I've often wondered, if Benchley and Spielberg had opted for a bull or tiger instead of a white... would the white still be saddled with it's erroneous reputation in popular culture as the most dangerous of sharks? Perhaps, simply due to it's more majestic appearance... but who knows?
It's interesting to note that the city I call home was blighted by a similar (but not fatal) spate of attacks a couple of years ago. To quote my own post on Illogical Contraption last year:
Here in Sydney we're home to (or regularly visited by) a number of potentially dangerous shark species such as Bulls, Tigers, Hammerheads, Makos, Bronze Whalers and Great Whites. In the last couple of years we've seen a spike of attacks in the harbour and on surrounding beaches, with three attacks over a three week period in February and March last year (the worst of which involved a naval diver in the harbour losing a hand and a leg to a Bull). The increase in attacks is generally attributed to over-fishing of oceanic waters and the cleaning up of Sydney's marine habitats (by pumping our effluent further out to sea for the last couple of decades). I'd like to point out that despite our local media's best attempts to demonise these beautiful creatures, I'm rabidly opposed to the culling of sharks.
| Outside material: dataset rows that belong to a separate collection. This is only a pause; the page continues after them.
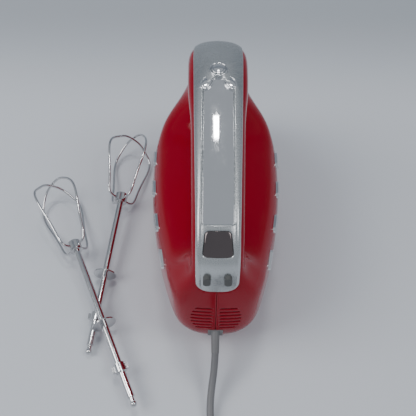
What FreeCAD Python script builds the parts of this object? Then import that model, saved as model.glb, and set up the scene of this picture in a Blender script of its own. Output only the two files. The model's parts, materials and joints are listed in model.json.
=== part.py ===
"""Hand mixer with a loop handle and two loose wire beaters, in millimetres.

The frame: +Z up, +Y towards the front tip, +X to the user's right when the
mixer points away.  The origin is the centre line of the flat underside, on
the surface that the mixer stands on.
"""
import FreeCAD, Part
import math
import os

os.makedirs("parts", exist_ok=True)
Vec = FreeCAD.Vector

# ---------------------------------------------------------------- sizes
BODY_HALF_WIDTH = 48.8      # widest half width of the body
FRONT_TAPER = (57.2, 78.0, 53.4)    # starts here, over this length, narrows by this much
REAR_TAPER = (50.0, 126.0, 0.49)    # starts here, over this length, narrows by this share
SHOULDER = (101.1, 34.6)    # height where the handle's width ends, and span down to the body's
REAR_TUCK = (36.0, 28.8)    # height where the rear rounds under, and its span
NECK_WIDENING = 1.7         # the handle is wider by this much towards the nose
NECK_TAPER = (10.0, 30.0)
SECTION_POWER = 2.6         # squareness of the sections
REAR_POWER = 2.66           # added at the rear face, which is flatter
BODY_REAR = -76.0           # rear face
BODY_FRONT = 138.0          # front tip
GRIP_HALF_WIDTH = 16.6      # half width of the handle above the origin
GRIP_WIDENING = 0.025       # the handle grows by this much per millimetre forward
BODY_TOP = 83.0             # top of the body under the finger gap
NOSE_TOP = 154.0            # control height of the handle's nose
WALL = 2.4                  # wall of the two shells
COVER_PROUD = 0.8           # the silver cover stands this far above the shells
COVER_SEAT = 0.7            # and is let this far into them
COVER_LOW = 83.6            # lower end of the cover on the rear face
COVER_CORNER = 8.5          # its rounded lower corners
INLAY_THICKNESS = 1.2       # chrome inlay under the cover
INLAY_LIP = 1.2             # the inlay reaches this far past its opening
COVER_STATIONS = (8.6, 17.2)  # the cover runs between these stations of the loop
COVER_REAR_HALF = 12.6      # half widths of the cover, from the rear to the nose
COVER_FRONT_HALF = 16.0
CHANNEL_HALF = 9.3          # half width of the recessed channel
CHANNEL_FRONT = 26.0        # front end of the channel's straight sides
CHANNEL_REAR = -56.0
LENS_STEP = 3.6             # from the channel's end to the window
LENS_REAR = -70.4
LENS_FRONT_HALF = 7.0       # the window widens towards the rear
LENS_REAR_HALF = 8.5
PLAY = 0.3                  # gap between pieces that move past each other
BASE_THICKNESS = 2.4

# drive
MOTOR_Z = 50.0              # height of the armature axis
SHAFT_RADIUS = 3.0
STATOR_REAR = -30.0
STATOR_LENGTH = 40.0
STATOR_HALF_WIDTH = 24.0
STATOR_HALF_HEIGHT = 21.0
ROTOR_RADIUS = 14.0
AIR_GAP = 0.5
SPINDLE_Y = 72.0
SPINDLE_X = 20.0            # half the distance between the two spindles
SPINDLE_RADIUS = 4.5
SPINDLE_LOW = 2.4
SPINDLE_HIGH = 68.0
SOCKET_DEPTH = 28.0
SHANK_RADIUS = 2.5
SOCKET_CLEARANCE = 0.05
BUSH_CLEARANCE = 0.05
BUSH_WALL = 2.0
WORM_STARTS = 2
WHEEL_TEETH = 24
AXIAL_PITCH = 4.0           # worm thread pitch, which is the wheel's tooth pitch
WHEEL_WIDTH = 8.0
SHAFT_REAR = -54.0
SHAFT_FRONT = 88.0
BEARING_RADIUS = 8.0
REAR_BEARING = -54.0
FRONT_WALL = 30.0           # wall of the gear carrier that holds the front bearing
DECK_LOW = 8.0
DECK_HIGH = 60.0
DECK_THICKNESS = 4.0
ROTOR_SLOTS = 12
COMMUTATOR_RADIUS = 8.0
COMMUTATOR_REAR = -46.0
COMMUTATOR_LENGTH = 10.0
COMMUTATOR_BARS = 24
BRUSH_Y = -41.0
FAN_REAR = 18.0
FAN_WIDTH = 8.0
FAN_RADIUS = 19.0
FAN_BLADES = 12
WORM_LENGTH = 26.0
TOOTH_ADDENDUM = 0.95
TOOTH_DEDENDUM = 1.35

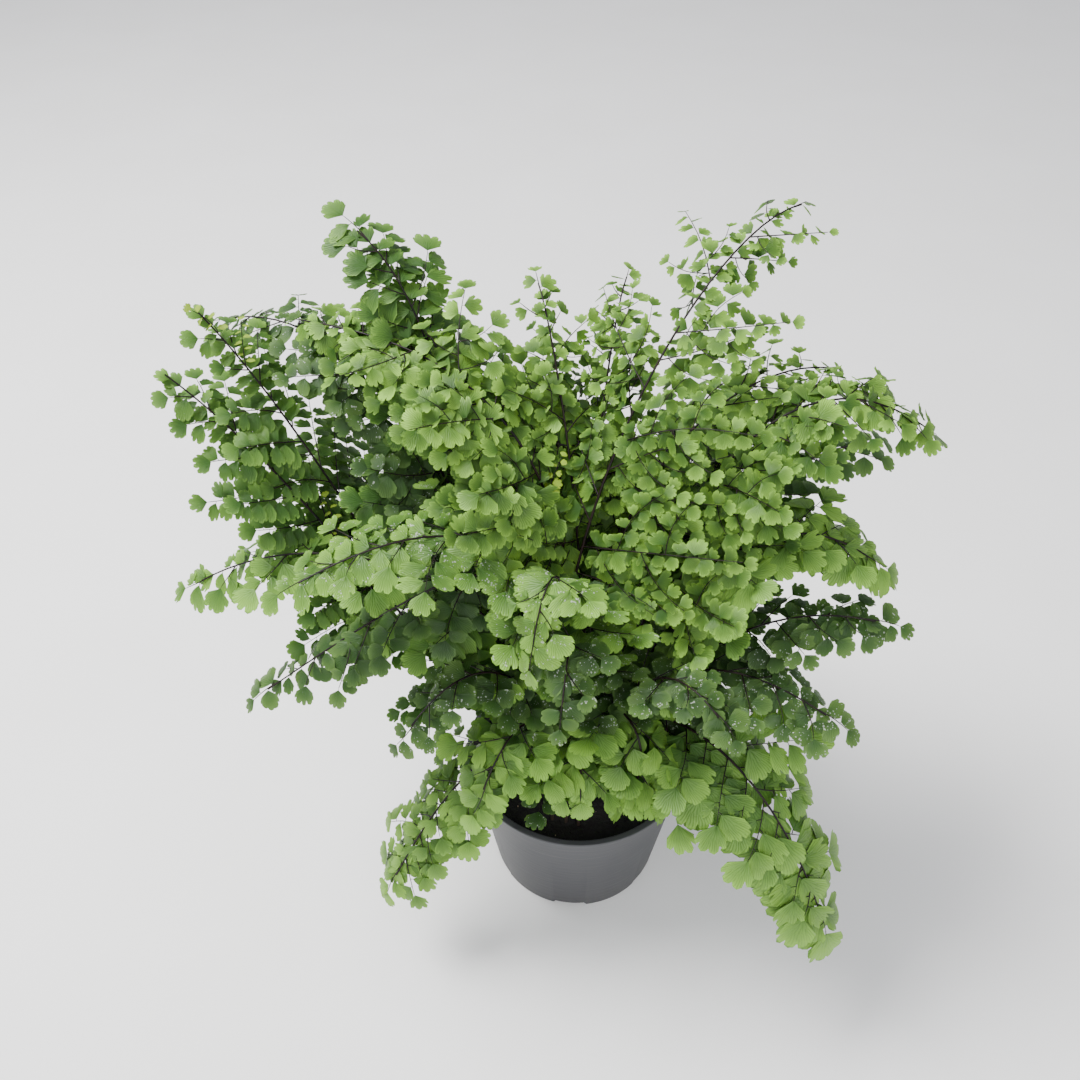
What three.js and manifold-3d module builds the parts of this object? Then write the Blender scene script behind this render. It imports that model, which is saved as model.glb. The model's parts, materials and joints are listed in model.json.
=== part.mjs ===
// A potted maidenhair fern: a round nursery pot filled with potting soil, and thirty fronds that stand in it.
// Millimetres, +Z up. The origin is the middle of the pot's underside, and the pot stands on z = 0.

import * as THREE from "three";
import { mergeVertices } from "three/addons/utils/BufferGeometryUtils.js";
import Module from "manifold-3d";

const wasm = await Module();
wasm.setup();

// Driving dimensions
const CLEARANCE = 0.3; // between neighbours that touch on the real plant
const POT = {
  height: 84,
  rimRadius: 60,
  baseRadius: 46,
  wall: 1.4,
  floor: 1.8,
  lipHeight: 2.6,
  lipOut: 0.9,
  edge: 0.6,
  collarHeight: 20,
  collarStep: 0.9,
  sides: 40,
};
const NOTCH = { count: 6, width: 20, topWidth: 16, height: 3, reach: 7, firstAngle: -92 }; // in the base
const SOIL = { rimLevel: 74, crownLevel: 76.5, crownRadius: 30, slope: 12, sides: 24 };
const STEM = { radius: 0.95, sides: 3, steps: 7, rootDepth: 9 };
const HOLE = { radius: 1.8, sides: 6, above: 7 };
const STUB = { radius: 1, sides: 5, heights: [7, 11, 5], angle: -97, distance: 40, pitch: 7 };
const BLADE = {
  thickness: 0.75,
  clearThickness: 1.5, // of the blade that is tested against its neighbours
  ribHalfWidth: 0.9,
  sink: 0.4, // into the stem
  stalk: 6,
  droop: 0.16, // along the rib, as a share of its length
  bow: 0.012, // across the rib, per millimetre
};

// Side branches (pinnae). The spread is the angle to the stem at the foot and at the tip of the leafy
// stretch.
const PINNA = {
  fewest: 3,
  most: 8,
  endShare: 0.975, // of the stem, where the end one leaves it
  spread: [66, 50],
  lean: [-4, 12],
  taper: 0.64, // how much shorter they are at the tip
  least: 1.6, // lengths in leaflets: of the shortest, of one that had to be shortened, of the end one
  cut: 1.4,
  end: 1.5,
  whole: 2.3, // and the length below which the leaflets are smaller too
};

// A leaflet's points from its base towards the pinna's tip, as [share of the pitch, share of its length], and
// those of the end fan as [share of a leaflet along the rib, share across it].
const LEAFLET = {
  points: [[0.06, 0.74], [0.52, 1], [0.96, 0.82]],
  lean: 0.35,
  taper: 0.28,
  uneven: [0.9, 1.1],
  fan: [[0.6, 0.5], [1, 0.22]],
};

// What is tried in turn to bend a pinna clear of what stands already: degrees round the stem, degrees from
// its spread, and shares of its length.
const TRIES = {
  tilts: [0, 14, -14, 28, -28, 42, -42, 56, -56],
  turns: [0, -16],
  shares: [1, 0.85, 0.7, 0.55],
};

// How a frond of each age is leafed: the bare share of its stalk, the spacing of its pinnae, the longest of
// them as a share of the leafy stretch, and the pitch and size of its leaflets.
const AGES = {
  young: { bare: 0.46, spacing: 27, longest: 0.46, pitch: 22, leaflet: 19, colour: 0x8dbb4a },
  mature: { bare: 0.43, spacing: 34, longest: 0.5, pitch: 26, leaflet: 24, colour: 0x6a9d3c },
  old: { bare: 0.4, spacing: 37, longest: 0.5, pitch: 26, leaflet: 23, colour: 0x3f6b33 },
};

// Each frond: its name, its azimuth in degrees from +X towards +Y, its foot on the soil as [x, y], then the
// other controls of its arch (rise, crest, tip) as [distance from the pot's axis, height above the table],
// and its age.
const FRONDS = [
  ["top_right", 45, [-5, -12], [-40, 258], [62, 368], [126, 355], "young"],
  ["right_arch", 8, [16, 2], [24, 140], [40, 374], [146, 288], "young"],
  ["right_mid", -5, [20, -2], [26, 155], [55, 292], [124, 242], "mature"],
  ["right_inner", 27, [6, 3], [-12, 250], [55, 318], [118, 296], "young"],
  ["right_back", 24, [12, 6], [24, 150], [70, 270], [146, 250], "old"],
  ["right_low", -14, [12, -3], [35, 138], [65, 226], [130, 224], "old"],
  ["right_front", -30, [17, -10], [26, 160], [58, 215], [122, 196], "old"],
  ["front_right", -41, [9, -8], [16, 160], [94, 210], [152, 98], "mature"],
  ["front_left", -141, [-15, -13], [18, 128], [62, 152], [115, 70], "mature"],
  ["left_spotted", 206, [-4, -5], [0, 240], [48, 287], [126, 260], "mature"],
  ["left_middle", 186, [-10, -4], [4, 165], [84, 276], [172, 222], "mature"],
  ["left_arch", 157, [-4, 1], [-12, 312], [58, 322], [138, 314], "young"],
  ["back_left_tall", 146, [-17, 11], [80, 200], [62, 326], [121, 350], "mature"],
  ["far_left_upper", 168, [-20, 4], [78, 120], [118, 268], [168, 328], "mature"],
  ["far_left", 176, [-15, 0], [70, 118], [118, 258], [176, 312], "mature"],
  ["back_left_spotted", 156, [-10, 6], [35, 160], [76, 350], [186, 300], "old"],
  ["left_low", 201, [-17, -8], [20, 250], [24, 262], [148, 190], "old"],
  ["front_spotted", -107, [1, -2], [6, 220], [40, 290], [66, 236], "mature"],
  ["front_pale", -95, [0, -14], [14, 165], [34, 250], [76, 216], "old"],
  ["top_middle", 108, [0, 5], [-26, 235], [56, 320], [76, 324], "young"],
  ["top_back", 80, [2, 10], [0, 230], [40, 320], [92, 318], "young"],
  ["front_over_rim", -64, [3, -7], [-6, 160], [100, 222], [56, 112], "mature"],
  ["front_low_left", -119, [-10, -17], [24, 130], [48, 192], [86, 152], "mature"],
  ["front_low", -88, [1, -22], [24, 115], [44, 168], [66, 134], "mature"],
  ["inner_right", -52, [14, -17], [26, 140], [48, 226], [94, 208], "old"],
  ["inner_left", 222, [-10, -10], [18, 140], [50, 225], [98, 184], "old"],
  ["back_right", 58, [7, 12], [20, 150], [64, 270], [136, 246], "mature"],
  ["back_middle", 97, [-2, 16], [22, 140], [60, 250], [128, 214], "mature"],
  ["back_low", 74, [6, 21], [32, 125], [80, 196], [134, 150], "old"],
  ["back_left", 126, [-9, 13], [26, 140], [70, 235], [134, 186], "old"],
];

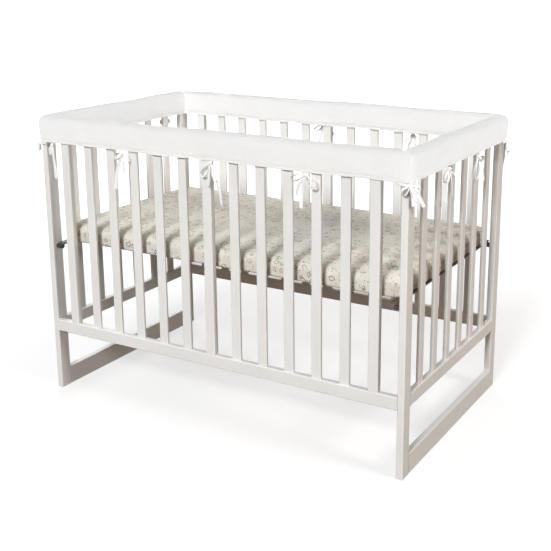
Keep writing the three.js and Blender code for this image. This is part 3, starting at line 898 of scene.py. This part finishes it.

All of this provides plenty of food for thought while your ears are being pummeled by Jersey Shores. And pummeled they will be. Although this album finds Akimbo dabbling in some gentler, more meandering passages in between their regular crushing attack, there's still plenty of satisfyingly raw, destructive power here. Standout track for me is "Great White Bull", which kept threatening to snap my neck when I first bought this. Fucking amazing song.
I should add that San Francisco's Giant Squid also released a concept album based on the same events entitled Monster In The Creek, but - in my humble opinion - it sucks shark cock. Both albums have tracks titled "Lester Stillwell".
Dive into Jersey Shores HERE
Finally, does anyone know if a live recording exists for either of the Black Flag cover sets they played last year in Seattle and Portland (with the singer of Black Elk)? I want.